Eventually back in Western Sydney, having returned to be near family, I was asked whether I had ever considered working in the ‘special school’ context, while enrolling my son into a special school. I was being offered a job, to work with a class of cognitively impaired teenagers in their final secondary year. Initially stumped, I worried about the impact on my professional standing and reputation, but once again, I took the wild card and found myself immersed in a totally different educational world. What I most enjoyed in that role was the freedom to pursue what would actually be beneficial for the students, rather than what the National Curriculum dictated should be achieved by that age.
Then, after relocating again to be near family a few years on, this time on the Sunshine Coast, I was again drawn into disability support, working in a special education unit in a large SC high school. It was during this period that Queensland government’s Education Adjustment Program (EAP) and the ‘verification’ process was developed.

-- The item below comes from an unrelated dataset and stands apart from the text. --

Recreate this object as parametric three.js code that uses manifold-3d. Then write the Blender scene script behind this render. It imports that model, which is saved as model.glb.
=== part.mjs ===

Then a few years on, by now at Glasshouse Country Christian College (then a small ‘backwoods’ school of just a few hundred students), I was introduced to the Nationally Consistent Collection of Data for students with disabilities (NCCD).
The Queenslanders’ love of acronyms has continued on, with the establishment of the NDIS, for citizens of all ages dealing with disability, and despite the often infuriating bureaucratic processes involved in all these programs, it is reassuring to see that the care and development of those less fortunate is paid more than lip service in this country. Along with others, I hope that the recent change of national government will result in more than just good intentions, that they will enact reform to ‘return it to its original vision’, as promised. With all its flaws, there are still wonderful things happening across this country under its operation. I thank God for that.
So, looking back, it seems that the wheels never stop turning in the chase to provide equity and respectful support for those with unique educational and personal needs.
Since my time as a school student, there has been a revolution in thinking about providing appropriate adjustments and experiences for disabled students, especially in the context of Christian schooling, where the gospel of Christ meshes so beatifully with the avowed commitment to deal respectfully and compassionately with those in need. It is an honour to witness the diligent and loving way that teachers and aides in our college shoulder this expression of Christian service. We can always find ways to improve but while there’s breath in our lungs and we keep taking one step after the other, His word will be a light to our path. ’Strength for today, and bright hope for tomorrow!’